--- STATED TASK ---
Please copy all the lines that follow, word for word.

--- DATA ---
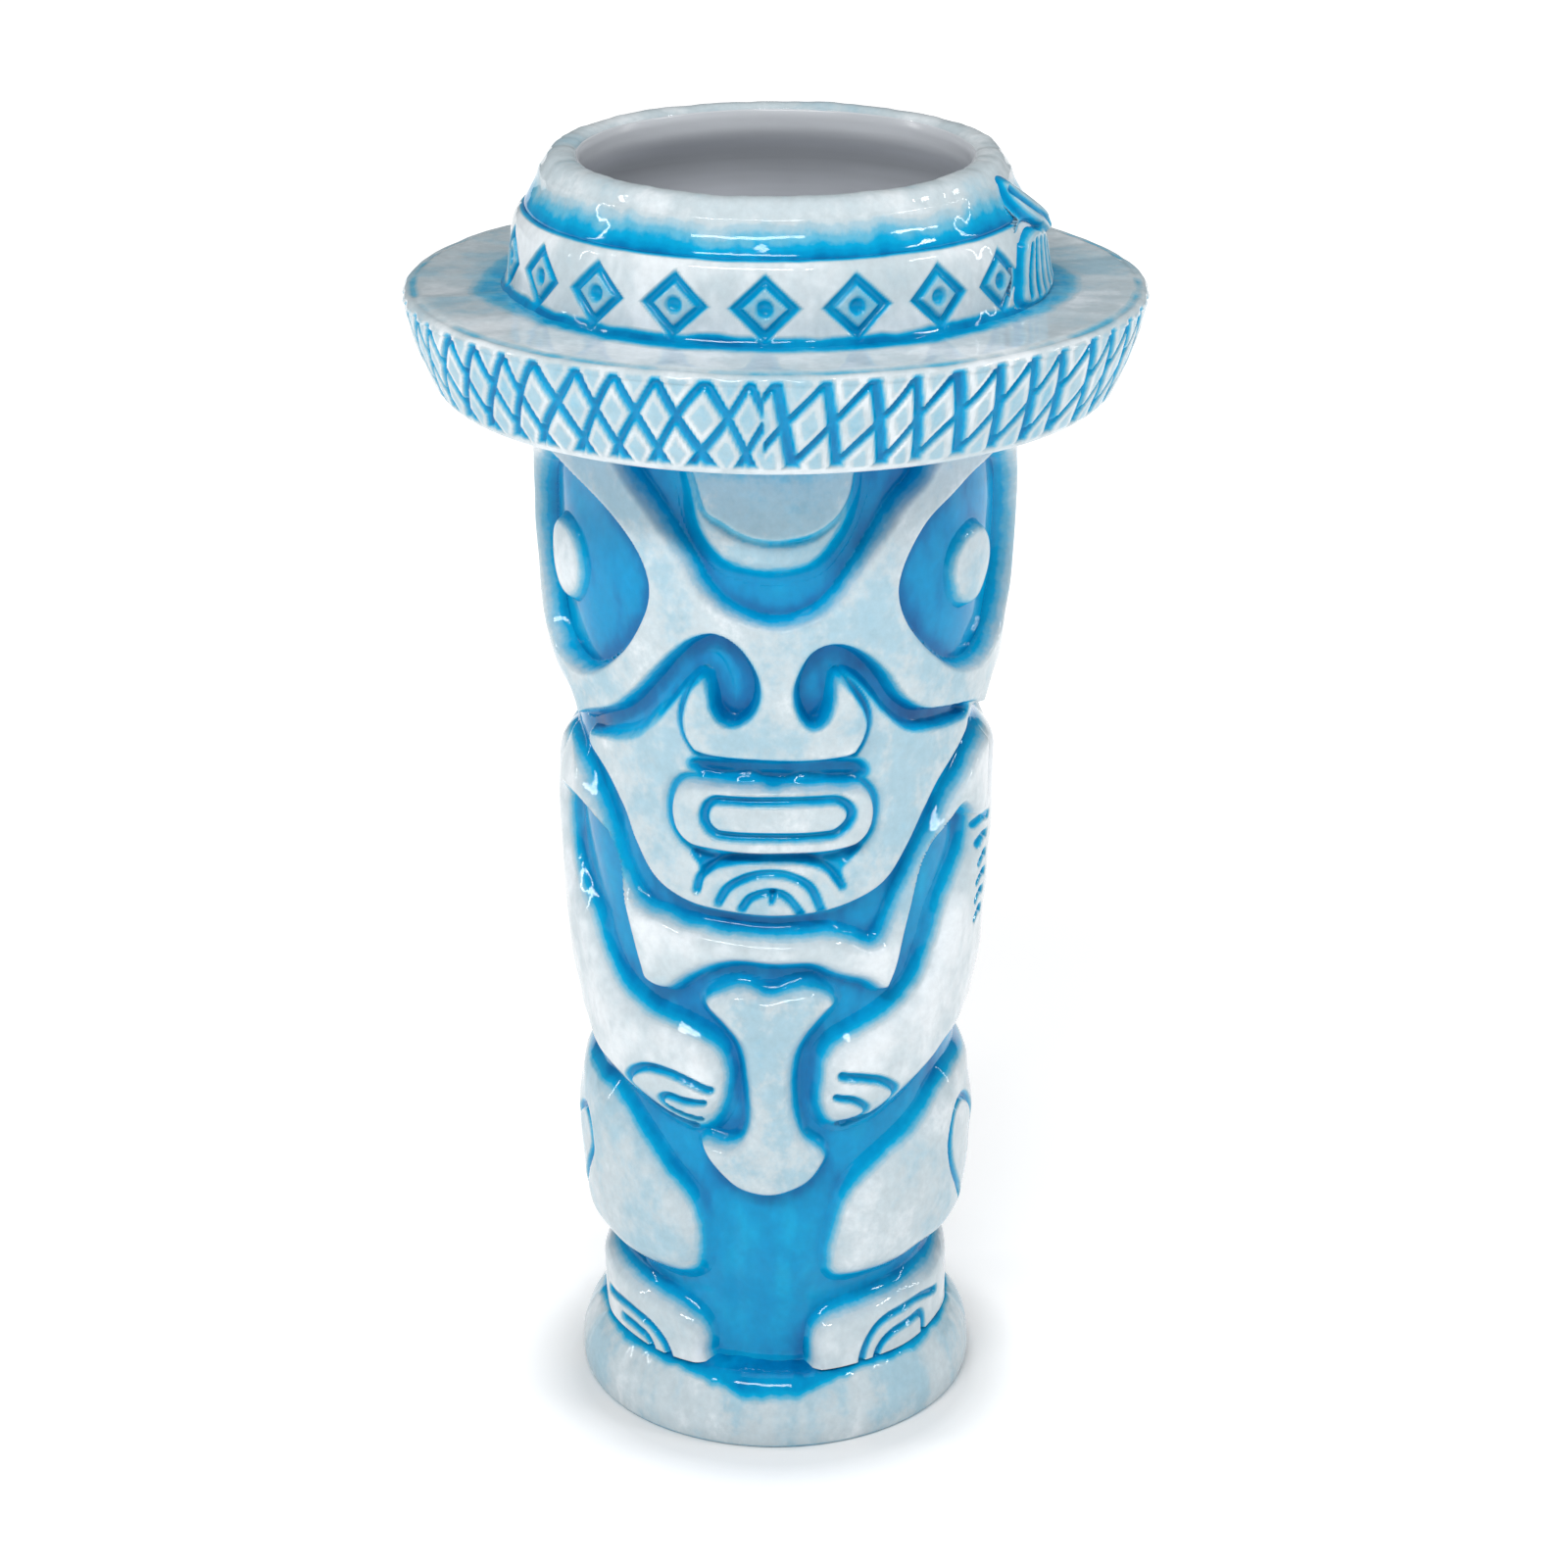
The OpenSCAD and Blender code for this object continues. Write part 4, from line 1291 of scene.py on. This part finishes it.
def blue_depth(tree, coordinates):
    """Amount of blue from 0 to 1 at each point."""
    pool_and_shade_value = node_of(tree, "ShaderNodeAttribute", attribute_name="pool").outputs["Fac"]
    hollow_value = node_of(tree, "ShaderNodeAttribute", attribute_name="hollow").outputs["Fac"]
    fine = noise(tree, coordinates, 1100, 3)
    broad = noise(tree, coordinates, 260, 4)
    clouds = noise(tree, coordinates, 70, 4, 0.62, (1, 1, 0.7))
    patches = noise(tree, coordinates, 150, 3, 0.6, (1, 1, 0.5))
    edge = maths(tree, "MULTIPLY", maths(tree, "SUBTRACT", fine, 0.5), 0.45)
    edge = maths(tree, "ADD", edge, maths(tree, "MULTIPLY", maths(tree, "SUBTRACT", broad, 0.5), 0.80))
    middle = maths(tree, "MULTIPLY", pool_and_shade_value, maths(tree, "SUBTRACT", 1.0, pool_and_shade_value))
    broken = maths(tree, "MULTIPLY", maths(tree, "MULTIPLY", middle, 2.4), edge)
    amount = maths(tree, "ADD", pool_and_shade_value, broken)
    cloud = maths(tree, "MULTIPLY", maths(tree, "SUBTRACT", clouds, 0.40, True), 0.36)
    amount = maths(tree, "ADD", amount, cloud, True)
    uneven = maths(tree, "MULTIPLY", maths(tree, "SUBTRACT", patches, 0.5), 1.5)
    gathered = maths(tree, "ADD", maths(tree, "MULTIPLY", hollow_value, 0.55), uneven)
    deep = maths(tree, "MULTIPLY", maths(tree, "MULTIPLY", gathered, pool_and_shade_value), 0.5)
    return maths(tree, "ADD", maths(tree, "MULTIPLY", amount, 0.60), deep, True)


print("blue depth ready")

# %% [markdown]
# The colour runs from pale to navy through turquoise as the blue gets deeper, and a fine speckle keeps it
# from looking printed. The shader is a hard, clear gloss with the slightest orange peel.

# %% Running glaze


def glaze(name, colours):
    """Glossy glaze whose colour runs through the given stops as the blue gets deeper."""
    material = bpy.data.materials.new(name)
    material.use_nodes = True
    tree = material.node_tree
    shader = tree.nodes["Principled BSDF"]
    coordinates = node_of(tree, "ShaderNodeTexCoord").outputs["Object"]
    colour = ramp_of(tree, blue_depth(tree, coordinates), colours, "EASE")
    speckle = scaled(tree, noise(tree, coordinates, 620, 4, 0.7), 0.25, 0.75, 0.90, 1.06)
    tree.links.new(shaded(tree, colour, speckle), shader.inputs["Base Color"])
    peel = node_of(tree, "ShaderNodeBump", Strength=0.10, Distance=0.0004)
    tree.links.new(noise(tree, coordinates, 320, 2), peel.inputs["Height"])
    tree.links.new(peel.outputs["Normal"], shader.inputs["Normal"])
    shader.inputs["Roughness"].default_value = 0.05
    shader.inputs["IOR"].default_value = 1.5
    shader.inputs["Specular IOR Level"].default_value = 0.19
    return material


PALE = (0.80, 0.85, 0.88)
GLAZE_STOPS = [(0.0, PALE), (0.045, (0.57, 0.66, 0.70)), (0.09, (0.40, 0.58, 0.67)),
               (0.25, (0.13, 0.47, 0.66)), (0.42, (0.002, 0.37, 0.66)), (0.62, (0.0, 0.29, 0.58)),
               (0.84, (0.0, 0.175, 0.43)), (1.0, (0.0, 0.12, 0.34))]
outside_glaze = glaze("running_glaze", GLAZE_STOPS)

print("glaze with", len(GLAZE_STOPS), "stops of colour")

# %% [markdown]
# The liner has a plain grey glaze. Its grey is painted paler at the lip and darker in a belt just behind it,
# as painted light and painted shadow where the wall widens under the lip; it keeps faint rings from the
# sponge that wiped it round.

# %% Liner glaze
SHADE_BELT_LOW, SHADE_BELT_HIGH = 178.0, 188.0
SHADE_BELT_GREYS = ((0.25, 0.50), (0.55, 0.40), (0.8, 0.60))


def grey_glaze():
    material = bpy.data.materials.new("grey_liner_glaze")
    material.use_nodes = True
    tree = material.node_tree
    shader = tree.nodes["Principled BSDF"]
    coordinates = node_of(tree, "ShaderNodeTexCoord").outputs["Object"]
    split = node_of(tree, "ShaderNodeSeparateXYZ")
    tree.links.new(coordinates, split.inputs[0])
    # Painted light and shade by height alone: paler at the lip, darker in the belt just behind it, and a
    # little lighter again below.
    height = scaled(tree, split.outputs["Z"], SHADE_BELT_LOW * MM, SHADE_BELT_HIGH * MM, 0.0, 1.0)
    stops = [(0.0, (0.62, 0.65, 0.70))]
    stops += [(at, (0.95 * grey, grey, 1.08 * grey)) for at, grey in SHADE_BELT_GREYS]
    stops += [(1.0, (0.68, 0.71, 0.75))]
    rings = scaled(tree, noise(tree, coordinates, 45, 4, 0.6, (0.3, 0.3, 4.0)), 0.3, 0.7, 0.82, 1.05)
    tree.links.new(shaded(tree, ramp_of(tree, height, stops), rings), shader.inputs["Base Color"])
    shader.inputs["Roughness"].default_value = 0.22
    return material


liner.data.materials.append(grey_glaze())
print("liner glazed")

# %% [markdown]
# ## Finishing
#
# Every outside piece takes the running glaze.

# %% Glaze the pieces
for piece in [*figure.values(), cup, plinth, brim, band, knot]:
    piece.data.materials.append(outside_glaze)
print("pieces glazed:", len(figure) + 6)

--- SOLUTION FOR THIS PROBLEM ---
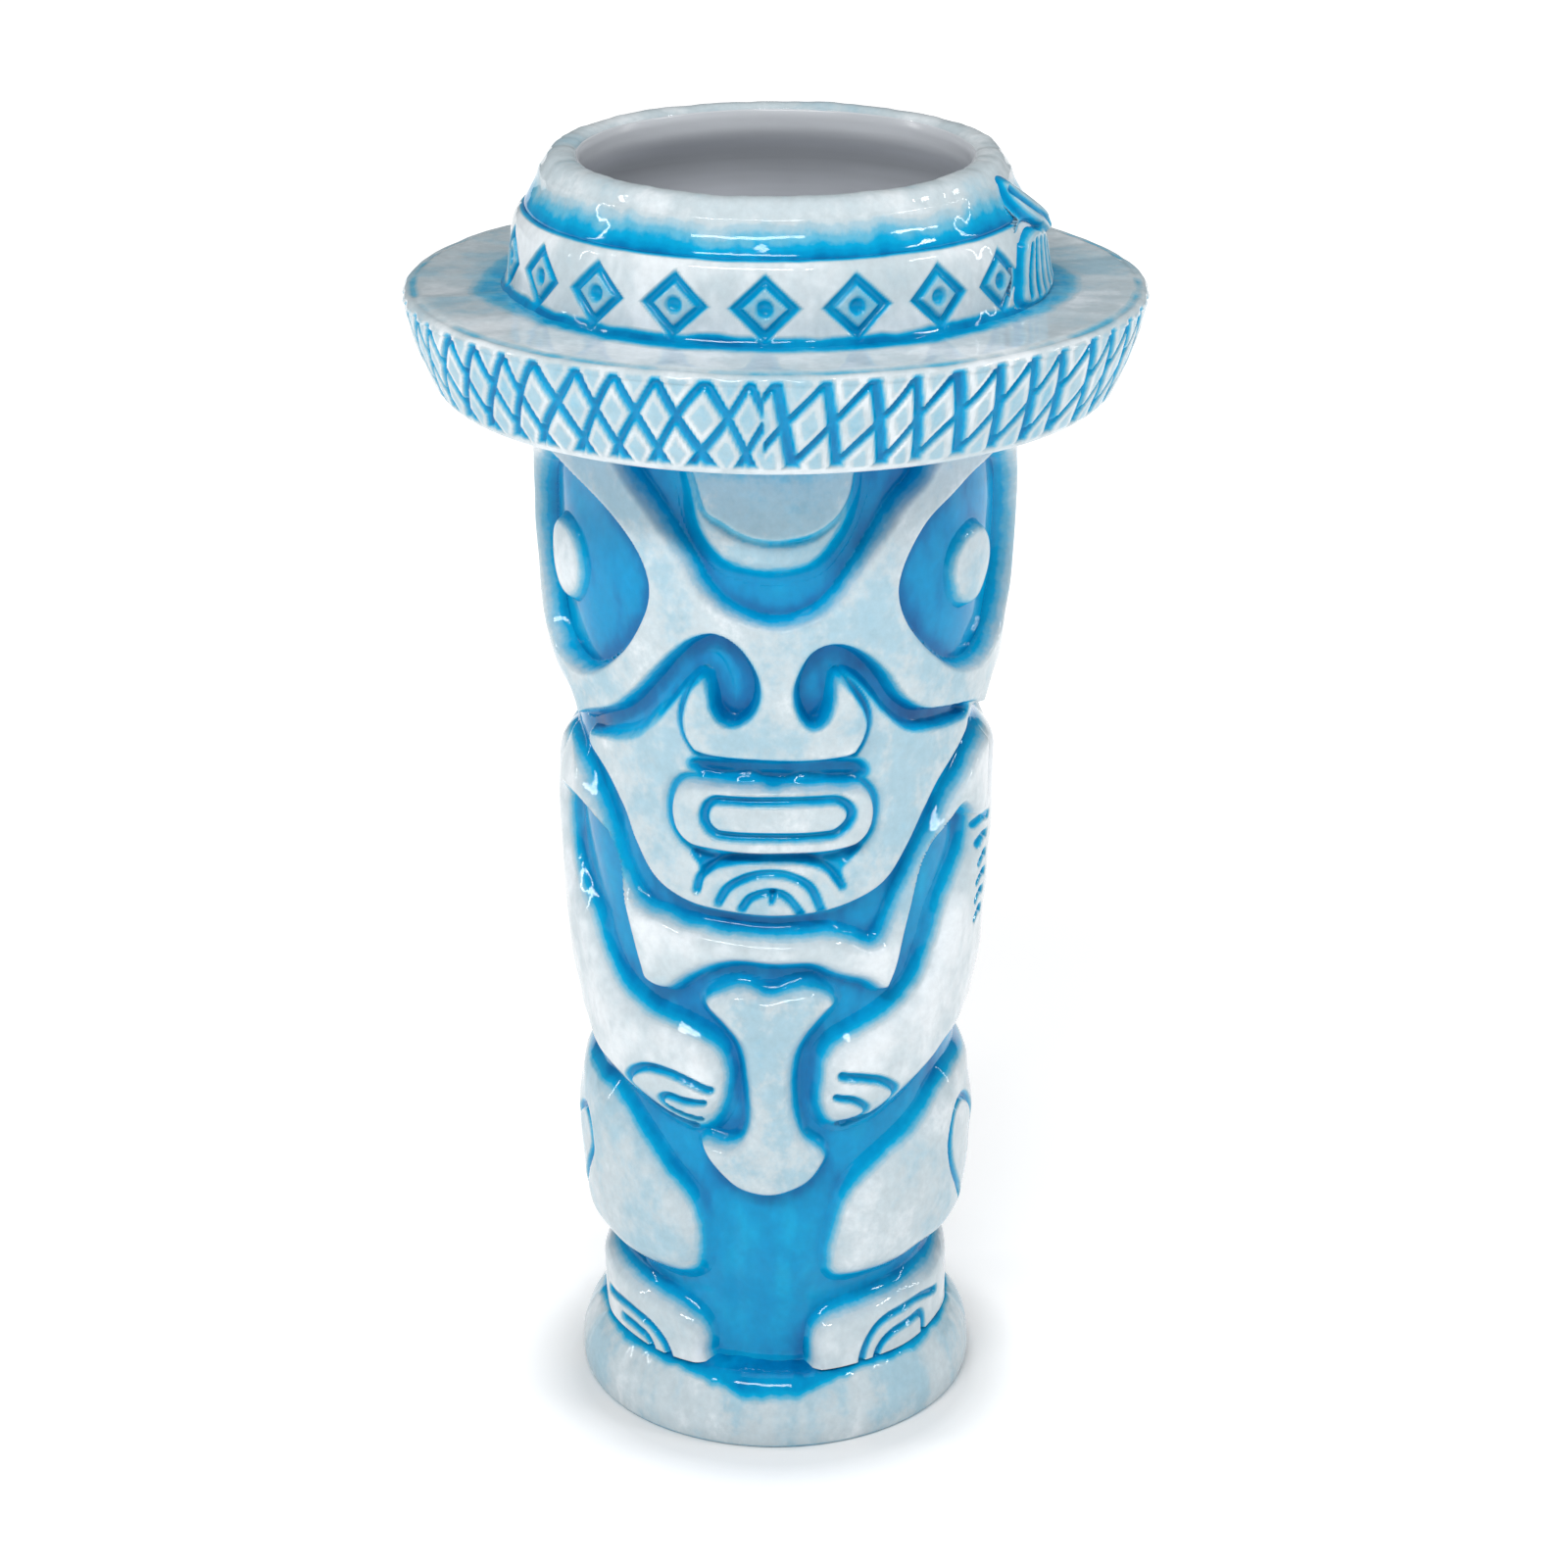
The OpenSCAD and Blender code for this object continues. Write part 4, from line 1291 of scene.py on. This part finishes it.
def blue_depth(tree, coordinates):
    """Amount of blue from 0 to 1 at each point."""
    pool_and_shade_value = node_of(tree, "ShaderNodeAttribute", attribute_name="pool").outputs["Fac"]
    hollow_value = node_of(tree, "ShaderNodeAttribute", attribute_name="hollow").outputs["Fac"]
    fine = noise(tree, coordinates, 1100, 3)
    broad = noise(tree, coordinates, 260, 4)
    clouds = noise(tree, coordinates, 70, 4, 0.62, (1, 1, 0.7))
    patches = noise(tree, coordinates, 150, 3, 0.6, (1, 1, 0.5))
    edge = maths(tree, "MULTIPLY", maths(tree, "SUBTRACT", fine, 0.5), 0.45)
    edge = maths(tree, "ADD", edge, maths(tree, "MULTIPLY", maths(tree, "SUBTRACT", broad, 0.5), 0.80))
    middle = maths(tree, "MULTIPLY", pool_and_shade_value, maths(tree, "SUBTRACT", 1.0, pool_and_shade_value))
    broken = maths(tree, "MULTIPLY", maths(tree, "MULTIPLY", middle, 2.4), edge)
    amount = maths(tree, "ADD", pool_and_shade_value, broken)
    cloud = maths(tree, "MULTIPLY", maths(tree, "SUBTRACT", clouds, 0.40, True), 0.36)
    amount = maths(tree, "ADD", amount, cloud, True)
    uneven = maths(tree, "MULTIPLY", maths(tree, "SUBTRACT", patches, 0.5), 1.5)
    gathered = maths(tree, "ADD", maths(tree, "MULTIPLY", hollow_value, 0.55), uneven)
    deep = maths(tree, "MULTIPLY", maths(tree, "MULTIPLY", gathered, pool_and_shade_value), 0.5)
    return maths(tree, "ADD", maths(tree, "MULTIPLY", amount, 0.60), deep, True)


print("blue depth ready")

# %% [markdown]
# The colour runs from pale to navy through turquoise as the blue gets deeper, and a fine speckle keeps it
# from looking printed. The shader is a hard, clear gloss with the slightest orange peel.

# %% Running glaze


def glaze(name, colours):
    """Glossy glaze whose colour runs through the given stops as the blue gets deeper."""
    material = bpy.data.materials.new(name)
    material.use_nodes = True
    tree = material.node_tree
    shader = tree.nodes["Principled BSDF"]
    coordinates = node_of(tree, "ShaderNodeTexCoord").outputs["Object"]
    colour = ramp_of(tree, blue_depth(tree, coordinates), colours, "EASE")
    speckle = scaled(tree, noise(tree, coordinates, 620, 4, 0.7), 0.25, 0.75, 0.90, 1.06)
    tree.links.new(shaded(tree, colour, speckle), shader.inputs["Base Color"])
    peel = node_of(tree, "ShaderNodeBump", Strength=0.10, Distance=0.0004)
    tree.links.new(noise(tree, coordinates, 320, 2), peel.inputs["Height"])
    tree.links.new(peel.outputs["Normal"], shader.inputs["Normal"])
    shader.inputs["Roughness"].default_value = 0.05
    shader.inputs["IOR"].default_value = 1.5
    shader.inputs["Specular IOR Level"].default_value = 0.19
    return material


PALE = (0.80, 0.85, 0.88)
GLAZE_STOPS = [(0.0, PALE), (0.045, (0.57, 0.66, 0.70)), (0.09, (0.40, 0.58, 0.67)),
               (0.25, (0.13, 0.47, 0.66)), (0.42, (0.002, 0.37, 0.66)), (0.62, (0.0, 0.29, 0.58)),
               (0.84, (0.0, 0.175, 0.43)), (1.0, (0.0, 0.12, 0.34))]
outside_glaze = glaze("running_glaze", GLAZE_STOPS)

print("glaze with", len(GLAZE_STOPS), "stops of colour")

# %% [markdown]
# The liner has a plain grey glaze. Its grey is painted paler at the lip and darker in a belt just behind it,
# as painted light and painted shadow where the wall widens under the lip; it keeps faint rings from the
# sponge that wiped it round.

# %% Liner glaze
SHADE_BELT_LOW, SHADE_BELT_HIGH = 178.0, 188.0
SHADE_BELT_GREYS = ((0.25, 0.50), (0.55, 0.40), (0.8, 0.60))


def grey_glaze():
    material = bpy.data.materials.new("grey_liner_glaze")
    material.use_nodes = True
    tree = material.node_tree
    shader = tree.nodes["Principled BSDF"]
    coordinates = node_of(tree, "ShaderNodeTexCoord").outputs["Object"]
    split = node_of(tree, "ShaderNodeSeparateXYZ")
    tree.links.new(coordinates, split.inputs[0])
    # Painted light and shade by height alone: paler at the lip, darker in the belt just behind it, and a
    # little lighter again below.
    height = scaled(tree, split.outputs["Z"], SHADE_BELT_LOW * MM, SHADE_BELT_HIGH * MM, 0.0, 1.0)
    stops = [(0.0, (0.62, 0.65, 0.70))]
    stops += [(at, (0.95 * grey, grey, 1.08 * grey)) for at, grey in SHADE_BELT_GREYS]
    stops += [(1.0, (0.68, 0.71, 0.75))]
    rings = scaled(tree, noise(tree, coordinates, 45, 4, 0.6, (0.3, 0.3, 4.0)), 0.3, 0.7, 0.82, 1.05)
    tree.links.new(shaded(tree, ramp_of(tree, height, stops), rings), shader.inputs["Base Color"])
    shader.inputs["Roughness"].default_value = 0.22
    return material


liner.data.materials.append(grey_glaze())
print("liner glazed")

# %% [markdown]
# ## Finishing
#
# Every outside piece takes the running glaze.

# %% Glaze the pieces
for piece in [*figure.values(), cup, plinth, brim, band, knot]:
    piece.data.materials.append(outside_glaze)
print("pieces glazed:", len(figure) + 6)